--- WHAT IS REQUIRED ---
Output all lines exactly, with nothing added or dropped.

-------------------------

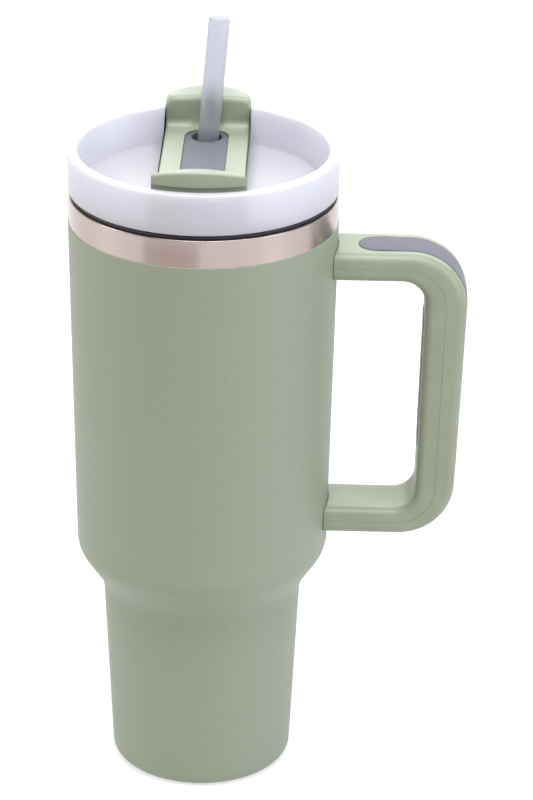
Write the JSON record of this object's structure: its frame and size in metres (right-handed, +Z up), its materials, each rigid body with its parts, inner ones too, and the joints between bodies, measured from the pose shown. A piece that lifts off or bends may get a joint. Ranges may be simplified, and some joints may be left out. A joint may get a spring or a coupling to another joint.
{
  "type": "insulated tumbler",
  "caption": "Tall vacuum-walled steel tumbler with a narrow lower body, side handle, push-in lid, turning cover and straw.",
  "frame": {"origin": "centre of the foot, on the surface that the cup stands on", "axes": "+Z up along the cup's axis, +X towards the handle, +Y from the cover's front tab to its straw hole"},
  "size_m": [0.147, 0.0992, 0.2887],
  "materials": {
    "brushed_steel": "finely brushed around the axis",
    "drawn_steel": "drawn and electropolished",
    "powder_coat": "satin powder coat, sage green",
    "handle_plastic": "satin moulded plastic, sage green",
    "cover_plastic": "satin moulded plastic, pale sage green",
    "soft_grip": "soft-touch grey grip",
    "insert_plastic": "fine matt grey plastic",
    "milky_plastic": "milky translucent plastic",
    "straw_plastic": "milky translucent tube",
    "silicone_dark": "matt silicone, charcoal",
    "silicone_white": "matt silicone, white",
    "solder": "dull sealing glass"
  },
  "bodies": {
    "cup": {"outer_shell": "brushed_steel", "powder_coat": "powder_coat", "inner_liner": "drawn_steel", "base_plate": "drawn_steel", "vacuum_seal": "solder", "getter": "solder", "port_cap": "drawn_steel", "upper_bracket": "drawn_steel", "lower_bracket": "drawn_steel", "handle_outer_half": "handle_plastic", "handle_inner_half": "handle_plastic", "grip_outer": "soft_grip", "grip_inner": "soft_grip", "upper_screw": "drawn_steel", "lower_screw": "drawn_steel", "upper_plug": "handle_plastic", "lower_plug": "handle_plastic"},
    "seal": {"lid_gasket": "silicone_dark"},
    "lid": {"lid_body": "milky_plastic"},
    "cover": {"cover_bar": "cover_plastic", "cover_insert": "insert_plastic", "cover_seal": "silicone_white", "pivot_post": "milky_plastic", "pivot_clip": "drawn_steel", "pivot_oring": "silicone_dark"},
    "straw": {"straw": "straw_plastic"}
  },
  "joints": [
    {"name": "lid_lift", "type": "slide", "parent": "cup", "child": "seal", "axis": [0, 0, 1], "range_m": [0, 0.26]},
    {"name": "lid_turn", "type": "hinge", "parent": "seal", "child": "lid", "pos_m": [0, 0, 0.235], "axis": [0, 0, 1], "continuous": true},
    {"name": "cover_turn", "type": "hinge", "parent": "lid", "child": "cover", "pos_m": [0, 0, 0.235], "axis": [0, 0, 1], "range_deg": [-20, 20]},
    {"name": "straw_pull", "type": "slide", "parent": "cover", "child": "straw", "axis": [0.0844, 0.0608, 0.9946], "range_m": [0, 0.24]}
  ]
}
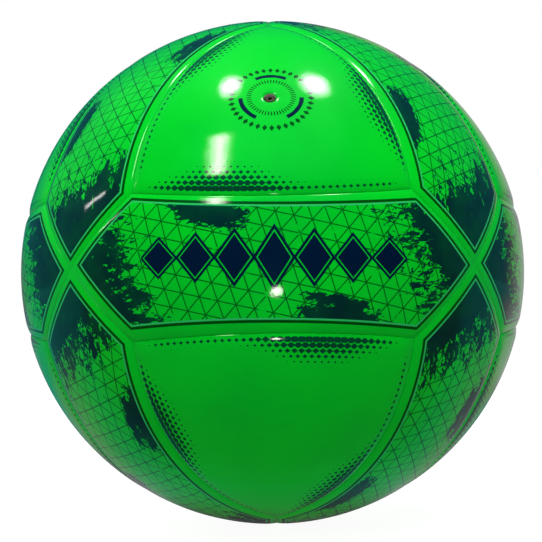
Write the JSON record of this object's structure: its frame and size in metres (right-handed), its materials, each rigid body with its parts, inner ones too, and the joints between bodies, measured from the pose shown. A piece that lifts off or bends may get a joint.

-------------------------

--- ANSWER IN FULL ---
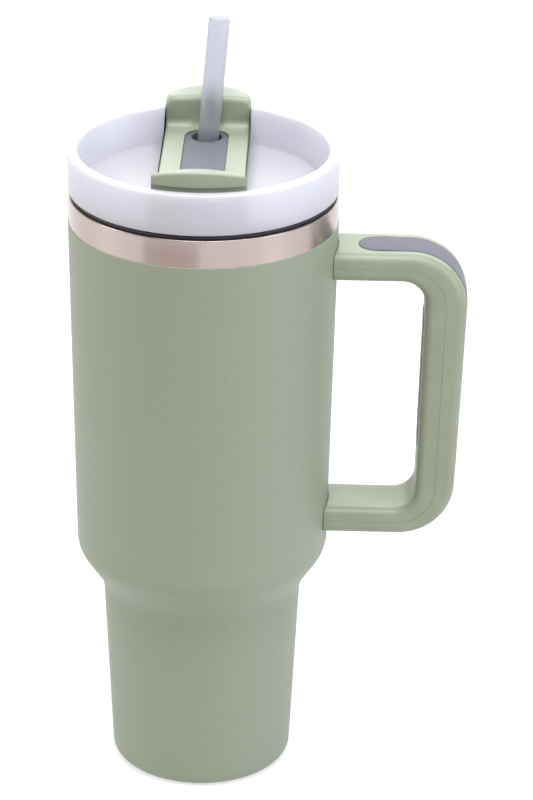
Write the JSON record of this object's structure: its frame and size in metres (right-handed, +Z up), its materials, each rigid body with its parts, inner ones too, and the joints between bodies, measured from the pose shown. A piece that lifts off or bends may get a joint. Ranges may be simplified, and some joints may be left out. A joint may get a spring or a coupling to another joint.
{
  "type": "insulated tumbler",
  "caption": "Tall vacuum-walled steel tumbler with a narrow lower body, side handle, push-in lid, turning cover and straw.",
  "frame": {"origin": "centre of the foot, on the surface that the cup stands on", "axes": "+Z up along the cup's axis, +X towards the handle, +Y from the cover's front tab to its straw hole"},
  "size_m": [0.147, 0.0992, 0.2887],
  "materials": {
    "brushed_steel": "finely brushed around the axis",
    "drawn_steel": "drawn and electropolished",
    "powder_coat": "satin powder coat, sage green",
    "handle_plastic": "satin moulded plastic, sage green",
    "cover_plastic": "satin moulded plastic, pale sage green",
    "soft_grip": "soft-touch grey grip",
    "insert_plastic": "fine matt grey plastic",
    "milky_plastic": "milky translucent plastic",
    "straw_plastic": "milky translucent tube",
    "silicone_dark": "matt silicone, charcoal",
    "silicone_white": "matt silicone, white",
    "solder": "dull sealing glass"
  },
  "bodies": {
    "cup": {"outer_shell": "brushed_steel", "powder_coat": "powder_coat", "inner_liner": "drawn_steel", "base_plate": "drawn_steel", "vacuum_seal": "solder", "getter": "solder", "port_cap": "drawn_steel", "upper_bracket": "drawn_steel", "lower_bracket": "drawn_steel", "handle_outer_half": "handle_plastic", "handle_inner_half": "handle_plastic", "grip_outer": "soft_grip", "grip_inner": "soft_grip", "upper_screw": "drawn_steel", "lower_screw": "drawn_steel", "upper_plug": "handle_plastic", "lower_plug": "handle_plastic"},
    "seal": {"lid_gasket": "silicone_dark"},
    "lid": {"lid_body": "milky_plastic"},
    "cover": {"cover_bar": "cover_plastic", "cover_insert": "insert_plastic", "cover_seal": "silicone_white", "pivot_post": "milky_plastic", "pivot_clip": "drawn_steel", "pivot_oring": "silicone_dark"},
    "straw": {"straw": "straw_plastic"}
  },
  "joints": [
    {"name": "lid_lift", "type": "slide", "parent": "cup", "child": "seal", "axis": [0, 0, 1], "range_m": [0, 0.26]},
    {"name": "lid_turn", "type": "hinge", "parent": "seal", "child": "lid", "pos_m": [0, 0, 0.235], "axis": [0, 0, 1], "continuous": true},
    {"name": "cover_turn", "type": "hinge", "parent": "lid", "child": "cover", "pos_m": [0, 0, 0.235], "axis": [0, 0, 1], "range_deg": [-20, 20]},
    {"name": "straw_pull", "type": "slide", "parent": "cover", "child": "straw", "axis": [0.0844, 0.0608, 0.9946], "range_m": [0, 0.24]}
  ]
}
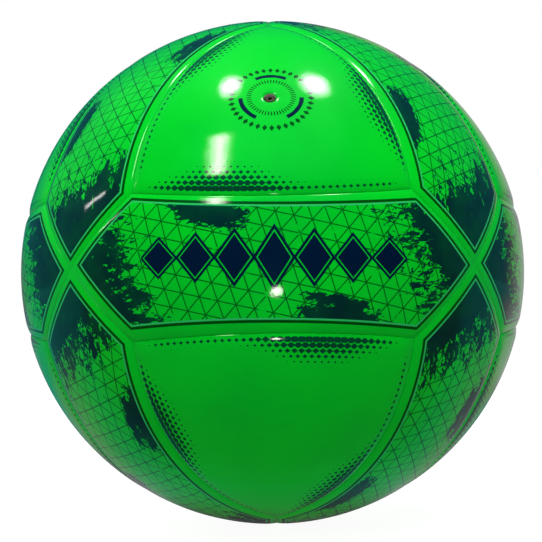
Write the JSON record of this object's structure: its frame and size in metres (right-handed), its materials, each rigid body with its parts, inner ones too, and the joints between bodies, measured from the pose shown. A piece that lifts off or bends may get a joint.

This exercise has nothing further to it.